As one can imagine, the OIG's final rule has caused great concern among Indirect Providers as well as health care providers, practitioners, and suppliers. Several individuals submitted written comments to the OIG and argued that the agency lacked authority to penalize individuals or entities that do not participate directly in the Federal Programs. However, the OIG asserts that several statures implicitly provide the OIG with such authority. As an example, the OIG cited a provision in the Social Security Act, which authorizes the agency to exclude administrators of health care institutions from the Federal Programs. As another example, the OIG referred to the Balanced Budget Act of 1997 in which Congress enacted a civil money penalty to deter providers from doing business with excluded individuals or entities, regardless of whether they submit claims to Federal Programs. The OIG concluded that these types of provisions relating to exclusion of individuals who do not submit bills to Federal Programs implicitly authorize the OIG to exclude Indirect Providers. Despite the OIG's assertions, the statutory authority for exclusions of Indirect Providers is still questionable. Therefore, concerned Indirect Providers may seek to challenge this alleged "implicit authority" in the federal courts.
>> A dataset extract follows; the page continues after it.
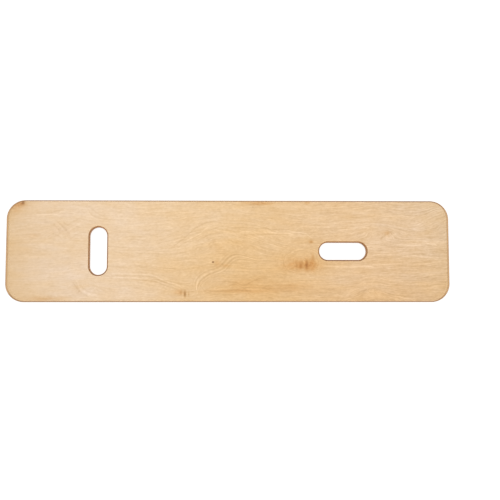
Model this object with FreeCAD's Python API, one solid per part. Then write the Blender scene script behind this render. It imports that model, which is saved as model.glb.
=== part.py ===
"""Wooden transfer board: a flat plywood bridge between two seats, with two hand slots.

It is built as thirteen veneer plies and the twelve glue films between them. The rounded outline,
hand slots, eased edges and thinned ends pass through every layer, so each ply and film carries
its own slice of those surfaces.

Frame, in millimetres: origin at the centre of the underside, +X along the length towards the end
with the lengthwise slot, +Y across the width, +Z up out of the sliding face.
"""

import FreeCAD
import Part
import math
import os

# Board outline
LENGTH = 889.0            # 35 in
WIDTH = 203.2             # 8 in
CORNER_R = 37.0           # plan radius of the four corners

# Layers
FACE_VENEER = 0.70        # each of the two outer veneers
INNER_VENEER = 1.40       # each veneer between them
GLUE_FILM = 0.10          # resin film between two veneers
PLY_COUNT = 13
THICKNESS = (
    2 * FACE_VENEER + (PLY_COUNT - 2) * INNER_VENEER + (PLY_COUNT - 1) * GLUE_FILM
)

# Round-over of the long edges and both hand slots, also the radius of the nose's lower arc
EDGE_R = 3.175            # 1/8 in
EDGE_TOP_Z = THICKNESS - EDGE_R        # where the upper round-over starts

# Hand slots, on the board's centreline
SLOT_LENGTH = 95.25       # wall to wall, 3 3/4 in
SLOT_WIDTH = 34.93        # wall to wall, 1 3/8 in
SLOTS = (                 # centre x, whether the slot runs along the board
    (-260.7, False),
    (229.5, True),
)

# Nose at each end: a roll-off above, an upright part, then an arc into the sloping underside
ROLL_HEIGHT = 4.5
ROLL_LENGTH = 9.0
ROLL_Z = THICKNESS - ROLL_HEIGHT       # where the roll-off starts
NOSE_LOW_Z = 10.5                      # lowest point of the upright part
TAPER_ANGLE = math.radians(12.5)       # slope of the thinned underside
# The nose arc meets the slope at this height, and this far in from the tip
TAPER_TOP_Z = NOSE_LOW_Z - EDGE_R * math.cos(TAPER_ANGLE)
TAPER_TOP_INSET = EDGE_R * (1.0 - math.sin(TAPER_ANGLE))

# Loft sections
ARC_STEPS = 10            # steps of 9 degrees in a quarter-round profile
MIN_SPACING = 0.012       # sections closer together than this are left out


# ---- Edge profiles ----

def quarter_inset(rise, height, length):
    """How far a quarter ellipse stands back at a given rise from its upright end."""
    ratio = rise / height
    # max() absorbs rounding where the rise reaches the full height
    return length * (1.0 - math.sqrt(max(0.0, 1.0 - ratio * ratio)))


def side_inset(z):
    """How far the long edges and slot walls stand back from their upright part at height z."""
    if z > EDGE_TOP_Z:
        return quarter_inset(z - EDGE_TOP_Z, EDGE_R, EDGE_R)
    if z < EDGE_R:
        return quarter_inset(EDGE_R - z, EDGE_R, EDGE_R)
    return 0.0


def end_inset(z):
    """How far each end stands back from its tip at height z."""
    if z > ROLL_Z:
        return quarter_inset(z - ROLL_Z, ROLL_HEIGHT, ROLL_LENGTH)
    if z >= NOSE_LOW_Z:
        return 0.0
    if z > TAPER_TOP_Z:
        return quarter_inset(NOSE_LOW_Z - z, EDGE_R, EDGE_R)
    return TAPER_TOP_INSET + (TAPER_TOP_Z - z) / math.tan(TAPER_ANGLE)


def profile_levels():
    """Heights at which a section is needed to follow every rounded profile."""
    levels = {0.0, EDGE_R, TAPER_TOP_Z, NOSE_LOW_Z, ROLL_Z, EDGE_TOP_Z, THICKNESS}
    for i in range(1, ARC_STEPS):
        sine = math.sin(math.radians(90.0 * i / ARC_STEPS))
        levels.add(EDGE_TOP_Z + EDGE_R * sine)
        levels.add(ROLL_Z + ROLL_HEIGHT * sine)
        levels.add(EDGE_R - EDGE_R * sine)
        nose_z = NOSE_LOW_Z - EDGE_R * sine
        if nose_z > TAPER_TOP_Z:
            levels.add(nose_z)
    return sorted(levels)


LEVELS = profile_levels()


def section_heights(low, high):
    """A layer's two faces and the profile levels between them."""
    between = []
    for z in LEVELS:
        inside = low + MIN_SPACING < z < high - MIN_SPACING
        if inside and (not between or z - between[-1] > MIN_SPACING):
            between.append(z)
    return [low] + between + [high]


# ---- Plan outlines ----

def line(start, end, z):
    return Part.makeLine(FreeCAD.Vector(*start, z), FreeCAD.Vector(*end, z))


def arc(centre, radius, start_deg, end_deg, z):
    def point(degrees):
        angle = math.radians(degrees)
        return FreeCAD.Vector(
            centre[0] + radius * math.cos(angle), centre[1] + radius * math.sin(angle), z
        )

    middle_deg = (start_deg + end_deg) / 2.0
    return Part.Arc(point(start_deg), point(middle_deg), point(end_deg)).toShape()


def board_outline(z):
    """Rounded rectangle, anticlockwise from the straight part of the +X end."""
    end_x = LENGTH / 2.0 - end_inset(z)
    side_y = WIDTH / 2.0 - side_inset(z)
    radius = CORNER_R - side_inset(z)
    x, y = end_x - radius, side_y - radius     # corner centres
    return Part.Wire([
        line((end_x, -y), (end_x, y), z),
        arc((x, y), radius, 0, 90, z),
        line((x, side_y), (-x, side_y), z),
        arc((-x, y), radius, 90, 180, z),
        line((-end_x, y), (-end_x, -y), z),
        arc((-x, -y), radius, 180, 270, z),
        line((-x, -side_y), (x, -side_y), z),
        arc((x, -y), radius, 270, 360, z),
    ])


def slot_outline(centre_x, lengthwise, z):
    """Two straight walls and two round ends, each end made of two quarter arcs."""
    radius = SLOT_WIDTH / 2.0 + side_inset(z)
    half = (SLOT_LENGTH - SLOT_WIDTH) / 2.0    # slot centre to the centre of a round end
    turn = 0 if lengthwise else 90

    def place(along, across):
        """Slot coordinates to board coordinates."""
        if lengthwise:
            return (centre_x + along, across)
        return (centre_x - across, along)

    def quarter(along, start_deg):
        start = start_deg + turn
        return arc(place(along, 0), radius, start, start + 90, z)

    return Part.Wire([
        line(place(-half, -radius), place(half, -radius), z),
        quarter(half, -90),
        quarter(half, 0),
        line(place(half, radius), place(-half, radius), z),
        quarter(-half, 90),
        quarter(-half, 180),
    ])


# ---- Layers ----

def make_layer(low, high):
    """The slice of the board between two heights, as one closed solid."""
    heights = section_heights(low, high)
    # Loft flags: solid, ruled
    body = Part.makeLoft([board_outline(z) for z in heights], True, True)
    for centre_x, lengthwise in SLOTS:
        outlines = [slot_outline(centre_x, lengthwise, z) for z in heights]
        body = body.cut(Part.makeLoft(outlines, True, True))
    solid = body.Solids[0]
    if len(body.Solids) != 1 or not solid.isValid() or solid.Volume <= 0:
        raise RuntimeError("layer %.2f to %.2f mm is not one valid solid" % (low, high))
    return solid


def ply_name(i):
    """Plies are numbered from the sliding face down."""
    if i == 1:
        kind = "face_veneer"
    elif i == PLY_COUNT:
        kind = "back_veneer"
    elif i == (PLY_COUNT + 1) // 2:
        kind = "centre_ply"
    else:
        kind = "crossband" if i % 2 == 0 else "longband"
    return "ply_%02d_%s" % (i, kind)


def layer_stack():
    """(name, lower height, upper height) of every layer, from the sliding face down."""
    stack = []
    top = THICKNESS
    for i in range(1, PLY_COUNT + 1):
        veneer = FACE_VENEER if i in (1, PLY_COUNT) else INNER_VENEER
        # The last ply ends exactly at zero, free of accumulated rounding
        low = 0.0 if i == PLY_COUNT else top - veneer
        stack.append((ply_name(i), low, top))
        if i < PLY_COUNT:
            top = low - GLUE_FILM
            stack.append(("glue_film_%02d_%02d" % (i, i + 1), top, low))
    return stack


os.makedirs("parts", exist_ok=True)
for name, low, high in layer_stack():
    make_layer(low, high).exportStep("parts/%s.step" % name)
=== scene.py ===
"""A plywood board with two hand slots, lying flat on a pale floor.

The length runs along x, the width along y, and the thickness up z from 0. Each veneer and each
glue film between them is a closed mesh of its own. Shapes and textures are in millimetres;
"above" and "below" on the face mean towards +y and -y, "left" and "right" -x and +x.
"""
import math

import bpy
import numpy as np
from mathutils import Matrix, Vector
from mathutils.geometry import delaunay_2d_cdt


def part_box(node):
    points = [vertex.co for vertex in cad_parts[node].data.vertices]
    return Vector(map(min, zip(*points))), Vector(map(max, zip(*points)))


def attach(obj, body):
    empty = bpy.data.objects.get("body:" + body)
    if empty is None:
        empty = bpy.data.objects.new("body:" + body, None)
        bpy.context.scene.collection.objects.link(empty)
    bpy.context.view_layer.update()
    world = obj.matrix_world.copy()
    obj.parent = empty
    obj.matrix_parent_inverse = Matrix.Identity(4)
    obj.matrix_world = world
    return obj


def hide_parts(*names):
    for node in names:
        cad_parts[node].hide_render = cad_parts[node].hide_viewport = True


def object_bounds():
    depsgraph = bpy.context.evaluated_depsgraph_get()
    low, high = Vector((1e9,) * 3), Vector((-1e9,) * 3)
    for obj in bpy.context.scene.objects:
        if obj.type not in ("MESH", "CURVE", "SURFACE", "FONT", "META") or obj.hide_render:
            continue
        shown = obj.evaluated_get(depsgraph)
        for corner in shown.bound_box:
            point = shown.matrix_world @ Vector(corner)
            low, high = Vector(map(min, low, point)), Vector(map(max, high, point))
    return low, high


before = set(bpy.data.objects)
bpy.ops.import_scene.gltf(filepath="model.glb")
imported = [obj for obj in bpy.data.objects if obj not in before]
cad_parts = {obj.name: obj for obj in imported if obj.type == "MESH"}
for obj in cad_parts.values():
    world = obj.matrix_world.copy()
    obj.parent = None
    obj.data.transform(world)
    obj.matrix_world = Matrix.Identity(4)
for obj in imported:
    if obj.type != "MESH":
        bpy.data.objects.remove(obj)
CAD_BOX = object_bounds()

MM = 0.001

# ---------------------------------------------------------------------------------------------
# Sizes of the board, in mm
# ---------------------------------------------------------------------------------------------
LENGTH = round((CAD_BOX[1].x - CAD_BOX[0].x) * 1000, 2)
WIDTH = round((CAD_BOX[1].y - CAD_BOX[0].y) * 1000, 2)
THICK = round((CAD_BOX[1].z - CAD_BOX[0].z) * 1000, 2)
CORNER_R = 37.0                                   # corners, seen from above
EDGE_R = 3.175                                    # round-over of the long edges and slots
SLOT_LENGTH, SLOT_WIDTH = 95.25, 34.93
SLOT_HALF_RUN = (SLOT_LENGTH - SLOT_WIDTH) / 2    # slot centre to the centre of its round end
SLOTS = ((-260.7, False), (229.5, True))          # centre x, runs lengthwise
NOSE_TOP_H, NOSE_TOP_L = 4.5, 9.0                 # roll-off at the top of each end
NOSE_LOW_Z = 10.5                                 # the upright part of the nose ends here
TAPER = math.radians(12.5)                        # slope of the underside at the ends
TAPER_RISE = NOSE_LOW_Z - EDGE_R * math.cos(TAPER)
TAPER_START = EDGE_R * (1.0 - math.sin(TAPER))
STEEP = 400.0                                     # limit for the slope of a profile

# Segments of the rings, and of the quarter rounds up the profiles
ARC_SEGS, LONG_SEGS, END_SEGS = 40, 112, 18
SLOT_ARC, SLOT_STRAIGHT = 56, 12
PROFILE_SEGS = 23
MIN_LEVEL_STEP = 0.008

# Grid of points in the flat of an outer veneer
GRID = 7.4
GRID_EDGE_GAP, GRID_SLOT_GAP = 3, 2.5

WALL, DOWN, UP = range(3)                         # kinds of mesh face


# ---------------------------------------------------------------------------------------------
# Profiles: (inset, the outward normal's z over its horizontal part) at height z
# ---------------------------------------------------------------------------------------------
def round_over(share, across, up):
    """A quarter ellipse; share is 0 at its upright part and 1 at its flat part."""
    share = min(1.0, max(0.0, share))
    root = math.sqrt(max(0.0, 1.0 - share * share))
    return across * (1.0 - root), min(STEEP, across / up * share / max(root, 1e-9))


def side(z):
    """Profile of the long edges and the slot walls."""
    if z > THICK - EDGE_R:
        return round_over((z - (THICK - EDGE_R)) / EDGE_R, EDGE_R, EDGE_R)
    if z < EDGE_R:
        inset, slope = round_over((EDGE_R - z) / EDGE_R, EDGE_R, EDGE_R)
        return inset, -slope
    return 0.0, 0.0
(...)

Critics have also expressed concern that limiting the number of available or appropriate equipment or supplies through exclusion of Indirect Providers could have anti-competitive effects and may even result in beneficiaries being denied services or supplies. The OIG responded by stating that it has previously excluded many Indirect Providers such as nurses, home health aides, and laboratory technicians from the Federal Programs. According to the OIG, beneficiaries have not been denied services or supplies as a result of such exclusions. The OIG stated that untrustworthy individuals and entities must be excluded from the Federal Programs when warranted, regardless of whether they submit claims for reimbursement to the Federal Programs.
Perhaps the most powerful impact of this final rule will be felt by direct providers because Federal Programs will not reimburse them for any item or service supplied by an excluded Indirect Provider. Also, the OIG intends to impose a civil money penalty against direct providers who arrange or contract with any indirect provider whom they " know or should know" is excluded from the Federal Programs. The OIG stated specifically that direct providers must keep themselves apprised of all exclusions to ensure that their claims are reimbursable and to ensure that they are not subject to a civil money penalty for contracting with or employing an individual or entity that is excluded. Thus, direct providers not only must monitor and ensure their own compliance with the maze of Medicare regulations, they now have to incur additional costs to remain apprised of current program exclusions so that they will not face reimbursement denials and civil money penalties.